— Start RAW DATA —

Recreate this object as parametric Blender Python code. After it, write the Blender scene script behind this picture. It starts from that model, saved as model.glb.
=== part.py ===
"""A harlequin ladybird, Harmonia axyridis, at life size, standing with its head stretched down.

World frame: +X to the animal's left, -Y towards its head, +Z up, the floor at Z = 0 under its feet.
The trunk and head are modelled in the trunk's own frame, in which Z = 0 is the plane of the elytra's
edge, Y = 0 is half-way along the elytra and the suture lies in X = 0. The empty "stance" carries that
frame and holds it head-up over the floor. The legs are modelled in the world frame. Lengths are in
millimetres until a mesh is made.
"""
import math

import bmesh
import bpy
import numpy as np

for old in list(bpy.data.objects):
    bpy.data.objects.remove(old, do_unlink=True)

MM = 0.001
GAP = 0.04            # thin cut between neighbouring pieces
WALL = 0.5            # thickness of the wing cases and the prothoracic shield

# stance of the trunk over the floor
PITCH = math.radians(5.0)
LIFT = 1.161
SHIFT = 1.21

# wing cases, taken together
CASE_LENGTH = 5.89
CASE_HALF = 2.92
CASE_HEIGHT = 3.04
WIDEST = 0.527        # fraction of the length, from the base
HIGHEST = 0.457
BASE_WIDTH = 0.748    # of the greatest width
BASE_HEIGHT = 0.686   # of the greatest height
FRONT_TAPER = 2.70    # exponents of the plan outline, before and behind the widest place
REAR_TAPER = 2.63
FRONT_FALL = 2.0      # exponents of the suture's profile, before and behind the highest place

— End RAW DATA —

Transcribe the material exactly as it reads.

▸ ANSWER TO THE PROBLEM
Recreate this object as parametric Blender Python code. After it, write the Blender scene script behind this picture. It starts from that model, saved as model.glb.
=== part.py ===
"""A harlequin ladybird, Harmonia axyridis, at life size, standing with its head stretched down.

World frame: +X to the animal's left, -Y towards its head, +Z up, the floor at Z = 0 under its feet.
The trunk and head are modelled in the trunk's own frame, in which Z = 0 is the plane of the elytra's
edge, Y = 0 is half-way along the elytra and the suture lies in X = 0. The empty "stance" carries that
frame and holds it head-up over the floor. The legs are modelled in the world frame. Lengths are in
millimetres until a mesh is made.
"""
import math

import bmesh
import bpy
import numpy as np

for old in list(bpy.data.objects):
    bpy.data.objects.remove(old, do_unlink=True)

MM = 0.001
GAP = 0.04            # thin cut between neighbouring pieces
WALL = 0.5            # thickness of the wing cases and the prothoracic shield

# stance of the trunk over the floor
PITCH = math.radians(5.0)
LIFT = 1.161
SHIFT = 1.21

# wing cases, taken together
CASE_LENGTH = 5.89
CASE_HALF = 2.92
CASE_HEIGHT = 3.04
WIDEST = 0.527        # fraction of the length, from the base
HIGHEST = 0.457
BASE_WIDTH = 0.748    # of the greatest width
BASE_HEIGHT = 0.686   # of the greatest height
FRONT_TAPER = 2.70    # exponents of the plan outline, before and behind the widest place
REAR_TAPER = 2.63
FRONT_FALL = 2.0      # exponents of the suture's profile, before and behind the highest place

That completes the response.